The term “exponential finance” gained prominence during an event held by Singularity University and referred to leveraging exponential technologies and innovation to transform the financial industry. Exponential finance in the context of this article regards hyper-financialization with the introduction of tokenized assets and new asset classes that are introduced due to the evolutionary emergence of Web3.0 and the ownership economic constructs it proposes. These include identity, data, healthcare records, and giving every individual an opportunity to control their data, talent, and identity, and subsequently monetize them. As these new asset classes enter the financial infrastructure, driven by digital assets, and engage as crypto or de-novo market infrastructure participants, they will hit the limitations of existing technologies and result in an asset movement velocity mismatch.

Our identity, which is certain, deterministic, and applied with non-repudiation, is represented by an avatar (or other AR/VR representation), and the things that we value are represented in the form of tokenized assets with valuation vehicles that prevent double spend and leverage blockchain as a transaction system. This brings the fundamental tenets of blockchain (trade, trust, and ownership) to the Web3.0-induced markets and financial system. Our avatars that represent us may interact with various universes and their value systems, and we preserve the right and ability to monetize our data, effort, talent, and all the value they generate. And as our representation traverses through various modalities, let’s say our avatars from VR to in-game representation, we can use things we value and apply them to an economic and value system of our choosing.
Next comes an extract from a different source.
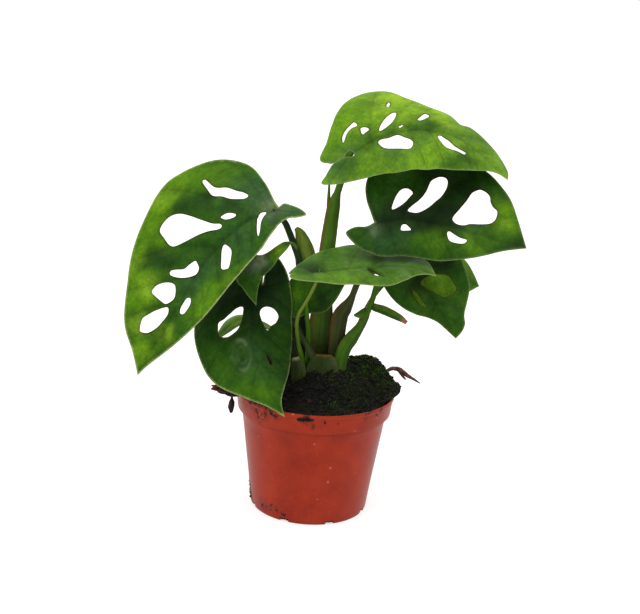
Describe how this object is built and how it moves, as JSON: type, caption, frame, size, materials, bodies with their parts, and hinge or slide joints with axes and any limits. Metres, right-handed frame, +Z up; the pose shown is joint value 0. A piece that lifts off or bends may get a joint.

The vision and foundation of metaverse success relies upon a capability to be seamlessly interoperative and transfer value (tokenized or other such semantic web constructs) across universes supported by Layer1 and Layer2 networks, all to support the interactive modality. This is how I see Web3.0-induced financial systems or metaverse defined. So, we have a lot of work to do, and we should look at the commercial aspects of the metaverse and how it is monetized today and presents an opportunity to conduct business tomorrow. And we need a robust, secure, and resilient infrastructure that allows us to transact and supports the business avenues that come with hyper-financialization, resulting in velocity and veracity of data it creates.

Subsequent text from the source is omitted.